People are acting 205 megs is a huge number. It isn't. Just visiting the Consumerist home page and clicking over to this page is about 1.2 megs, or $5.83 at the $.005 per kB rate mentioned in a previous post on this subject.
$5.83 to view two rather ordinary web-pages is ridiculous. The fact that the iPhone views "the real internet" rather than a down-rezzed proxy is a distinct disadvantage when it comes to your overseas use of the phone.
Where's the "dumb consumer" tag? This story deserves it. Always ask what the charges/prices will be. Never ASSume that things will remain the same after you've left your home area.
I bet this same person thinks that their US Constitutional rights & US laws apply to him in foreign countries as well.
I'm also a bit skeptical about the minutes used. There's only 10,000 minutes (168 hrs) in a week!
@zouxou: I'm the one who called him a cry baby and I love the iPhone. If he had a legit gripe based on the Blackberry (and I agree iPhone users do), he should have raised it BEFORE he incurred the charges, rather than after. My criticism is legitimate. He acted irresponsibly.
I highly recommend buying a phone, as somebody said above, in the country you're visiting. I have a French cell phone that I leave with friends in France. I got it for 75 eu about five years ago. Just bought a new battery for it on eBay for about $5. When I'm in Paris, if I'm there for a week, I buy only a 10 eu mobicarte (at a tobacconist) and mostly have friends call me. Calls in are free. If I'm talkative, I'll get a 35 eu card, which comes with, I think, 5 minutes free. I think it might cost about 50 cents a minute to call out, but not really a big deal considering the rates of US cell phones used in Europe. And then, if you're making a reservation, you also have a Paris number to be called back on.
Here's a 39 eu phone via Orange, the company I use. That's the price to buy the phone without a subscrip. Great deal.
This guy is irresponsible, but AT&T isn't any better. They charged me $800 in long distance fees two months (consecutively) even after I called after the 1st month to correct the issue. Oh by the way I was only making calls from Philadelphia to Baltimore, and both areas were covered in my plan. Then, they politely shut off my cell phone services because I wouldn't pay the bill, and then they attempted to charge me a re-connect fee, and they wondered why I wanted to terminate my contract with them, hmmmm...
And yes, their customer service was quite remarkable, HA!
The whole "Blackberry has an unlimited international data plan" whine is entirely irrelevant to this situation since the chap never bothered to call in and ask about international service in the first place.
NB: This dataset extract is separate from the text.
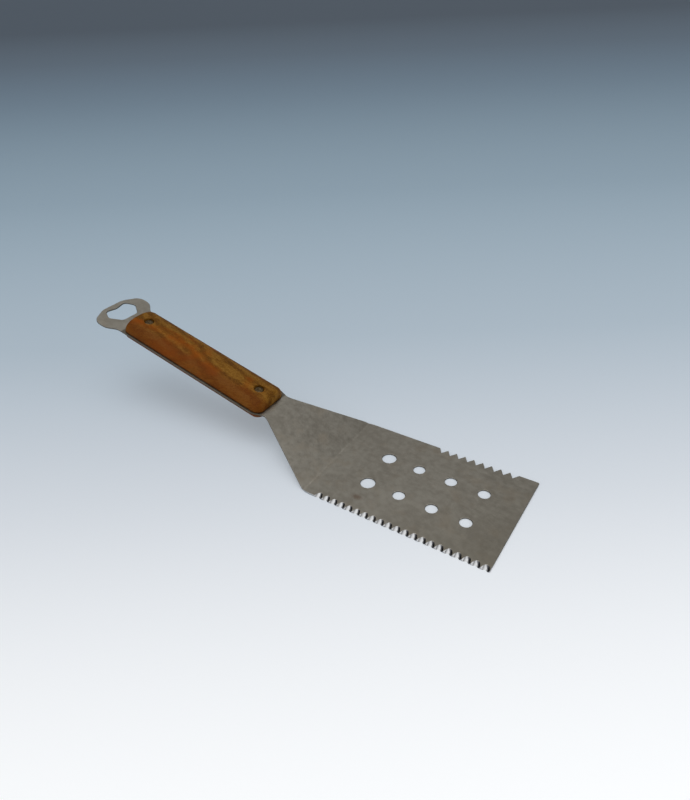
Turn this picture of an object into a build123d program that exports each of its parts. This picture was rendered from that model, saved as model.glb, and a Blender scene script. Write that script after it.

The standard Blackberry data plan does not include any international service.
Should there be an international option for the iPhone? Definitely. Wouldn't have done much for Captain Assumption here, though.
I got a bill for $1,700.00 from AT&T.
There was the activation fee that they feel entitled to for making me wait five days, there were the eighty bucks I actually signed up for, there were mysterious charges with unintelligible acronyms, and then there was over $1300 for data consumption, charged by the kilobyte while I was in France for two weeks.
Before I left, I signed up for international service. I was given a choice: either I pay a buck and a half a minute for phone calls, or I pay five bucks a month to earn the right to pay only ninety-nine cents a minute. Outrageous, but I agreed to it. Since I go once a year to visit my stepmother, I chose the recurring plan. I budgeted for two, three hundred bucks of telephone service. I get a lot of calls because I'm a public defender. Nobody said a word about data. Nothing. And I never gave it any thought. I guess I assumed data would be unlimited like it is here.
OK, maybe that wasn't too bright for a lawyer, but how would I have imagined they'd charge by the kilobyte? It's like going out to a bar with your friends and being charged for beer by the spoonful.
When I got the bill, I was floored. I called to complain, and a sweet-sounding midwestern girl back-doored me into a different plan which lowered my bill to $611.00. An improvement, but still a rip-off.
This is beyond absurd, or silly, or bumbling, or overwhelmed. This is downright dishonest. This is larceny. This is like car salesmen in the seventies who asked whether you wanted tires with your new car. This should be a crime.
Whenever people ask to see my new toy, I show them all the cool features on my iPhone, but I tell them about the $1,700.00 bill, plus the dropped calls, plus the slow and intermittent EDGE network, and I tell them to wait until Apple's exclusive deal with AT&T is over and they go with other carriers. I can't wait to get back with T-Mobile, myself.



















Apple had better lean on AT&T.
Even though the exact same thing happens to other unlimited U.S. data plan users with other phones, the high profile of the iPhone is making these dunderheads' idiocy reflect poorly on Apple.
And waitaminute - his previous bill was $492.00? Sounds like someone has an impulse control problem.